→ **THE PROBLEM**
Please quote exactly the opening lines of the data, from the first line to the one where "obj.data.transform(obj.matrix_world)" appears.

----- DATA LINES -----

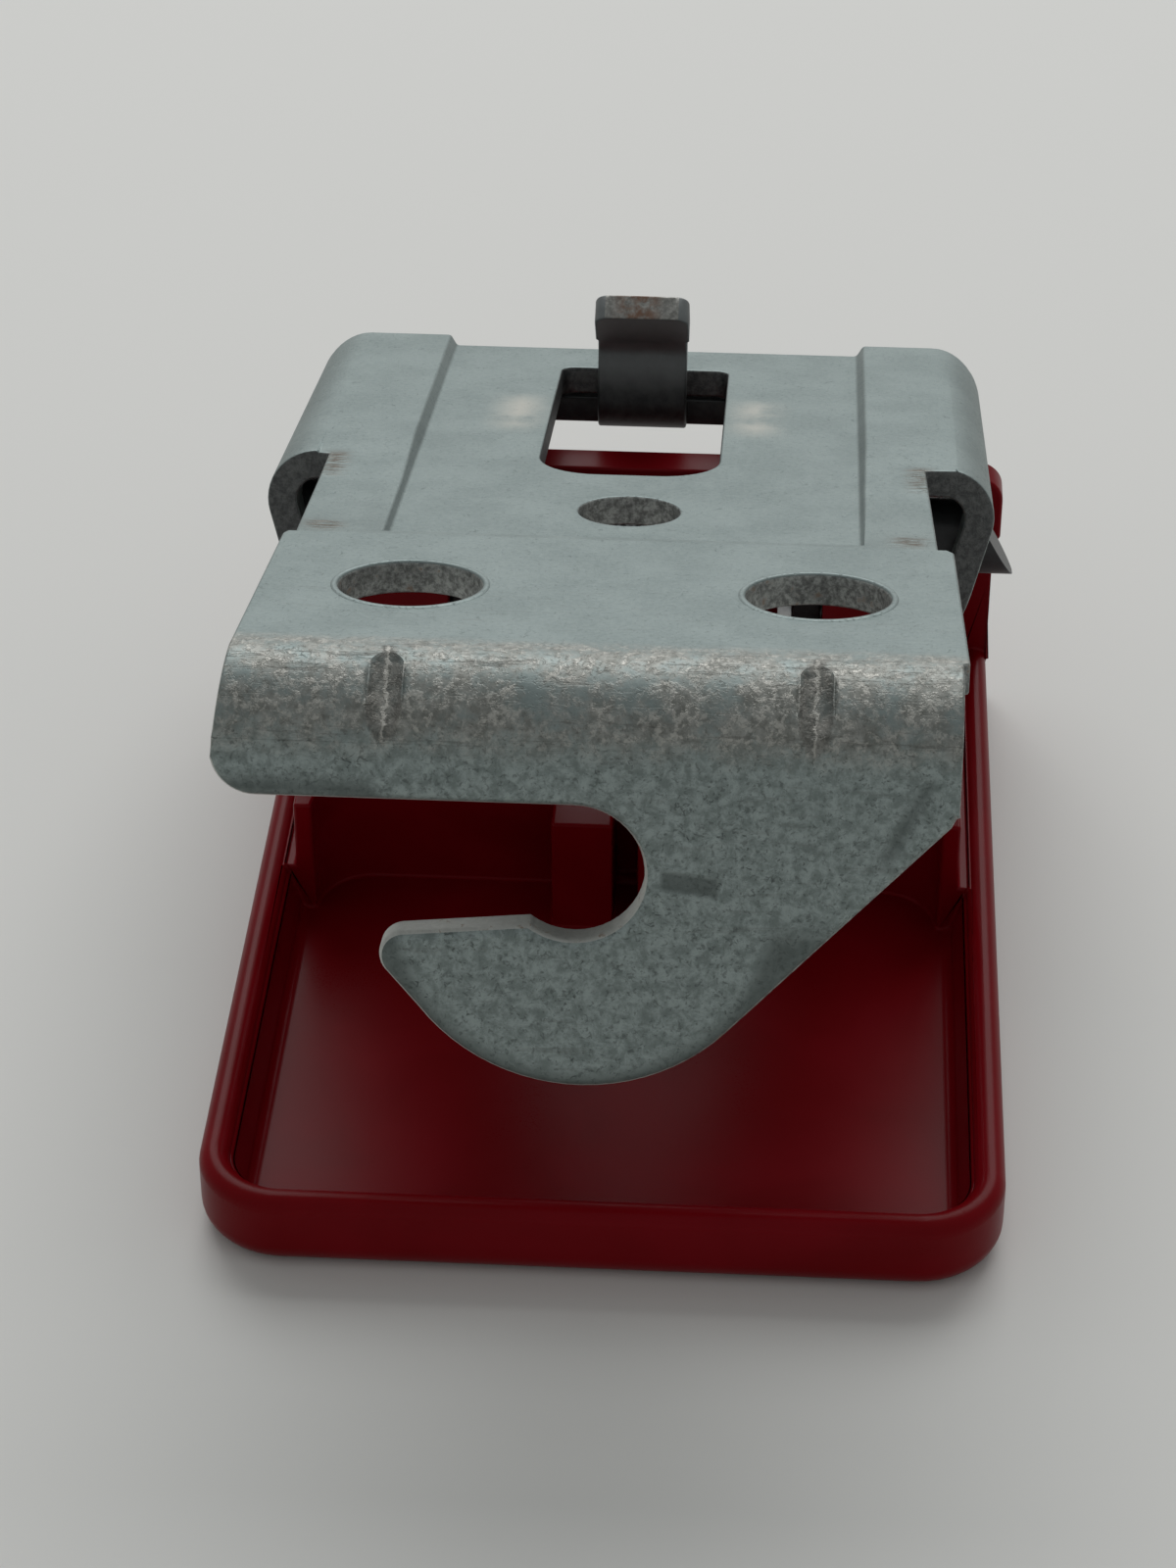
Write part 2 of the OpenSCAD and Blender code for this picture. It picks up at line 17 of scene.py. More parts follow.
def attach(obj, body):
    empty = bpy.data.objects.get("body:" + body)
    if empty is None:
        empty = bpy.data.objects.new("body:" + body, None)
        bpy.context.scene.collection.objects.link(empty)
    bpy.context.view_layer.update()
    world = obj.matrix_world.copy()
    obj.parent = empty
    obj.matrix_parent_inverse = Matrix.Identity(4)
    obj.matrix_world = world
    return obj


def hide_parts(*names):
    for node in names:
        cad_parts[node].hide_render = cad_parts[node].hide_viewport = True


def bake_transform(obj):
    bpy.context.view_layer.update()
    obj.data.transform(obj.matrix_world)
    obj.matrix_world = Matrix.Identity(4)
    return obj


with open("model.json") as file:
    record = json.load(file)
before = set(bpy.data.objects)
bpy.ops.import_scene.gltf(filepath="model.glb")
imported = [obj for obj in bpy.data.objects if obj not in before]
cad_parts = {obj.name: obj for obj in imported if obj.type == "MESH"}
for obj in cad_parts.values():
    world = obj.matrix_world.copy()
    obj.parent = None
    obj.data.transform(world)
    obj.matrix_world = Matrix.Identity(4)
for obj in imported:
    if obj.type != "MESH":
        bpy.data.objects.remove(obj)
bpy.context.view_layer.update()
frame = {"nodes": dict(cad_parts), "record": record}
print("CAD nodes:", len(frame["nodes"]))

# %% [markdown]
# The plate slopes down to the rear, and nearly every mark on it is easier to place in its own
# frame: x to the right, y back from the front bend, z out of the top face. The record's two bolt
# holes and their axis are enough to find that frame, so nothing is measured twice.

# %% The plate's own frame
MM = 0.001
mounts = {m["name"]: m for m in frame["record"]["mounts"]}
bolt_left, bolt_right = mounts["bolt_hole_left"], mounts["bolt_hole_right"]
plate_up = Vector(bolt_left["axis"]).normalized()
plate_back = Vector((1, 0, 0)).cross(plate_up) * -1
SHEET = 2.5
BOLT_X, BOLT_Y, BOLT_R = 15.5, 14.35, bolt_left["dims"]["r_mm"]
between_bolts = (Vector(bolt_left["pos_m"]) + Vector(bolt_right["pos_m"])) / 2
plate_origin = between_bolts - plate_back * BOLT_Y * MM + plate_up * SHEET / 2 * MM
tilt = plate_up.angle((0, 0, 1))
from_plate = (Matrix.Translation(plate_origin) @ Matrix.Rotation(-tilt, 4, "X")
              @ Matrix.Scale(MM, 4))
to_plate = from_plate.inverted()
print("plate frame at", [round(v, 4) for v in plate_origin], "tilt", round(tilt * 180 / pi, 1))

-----

→ **CORRECT RESPONSE**
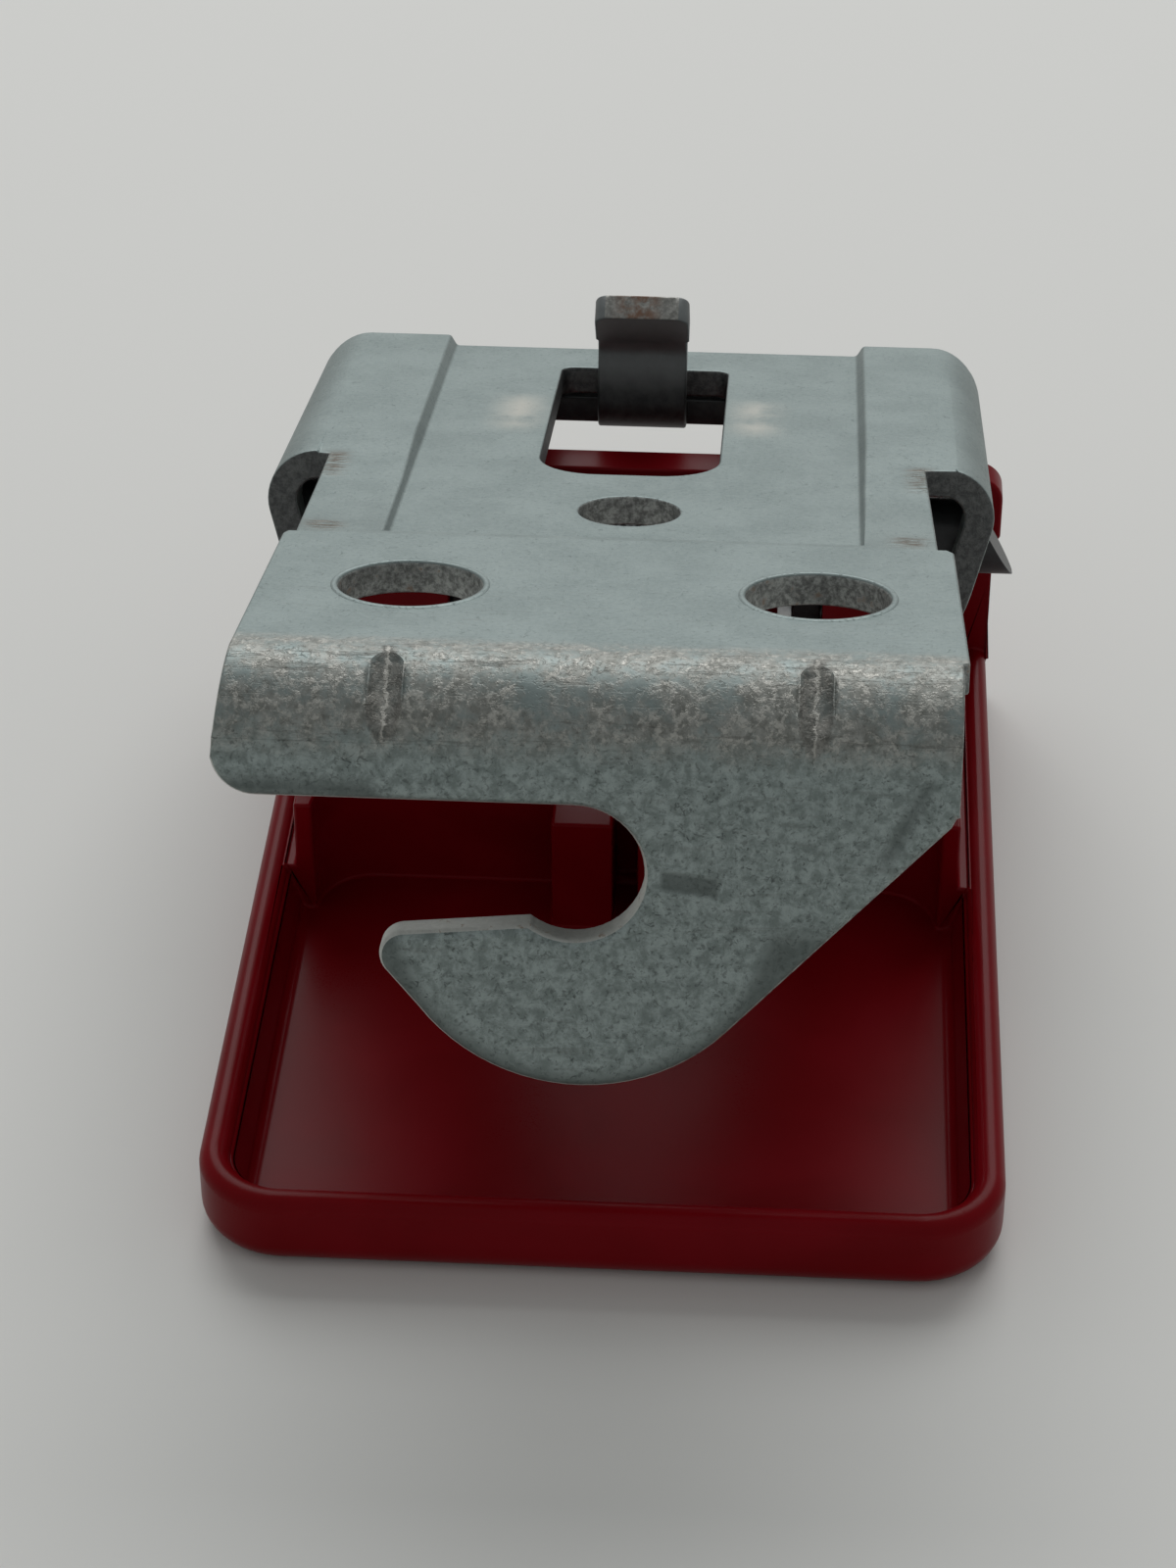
Write part 2 of the OpenSCAD and Blender code for this picture. It picks up at line 17 of scene.py. More parts follow.
def attach(obj, body):
    empty = bpy.data.objects.get("body:" + body)
    if empty is None:
        empty = bpy.data.objects.new("body:" + body, None)
        bpy.context.scene.collection.objects.link(empty)
    bpy.context.view_layer.update()
    world = obj.matrix_world.copy()
    obj.parent = empty
    obj.matrix_parent_inverse = Matrix.Identity(4)
    obj.matrix_world = world
    return obj


def hide_parts(*names):
    for node in names:
        cad_parts[node].hide_render = cad_parts[node].hide_viewport = True


def bake_transform(obj):
    bpy.context.view_layer.update()
    obj.data.transform(obj.matrix_world)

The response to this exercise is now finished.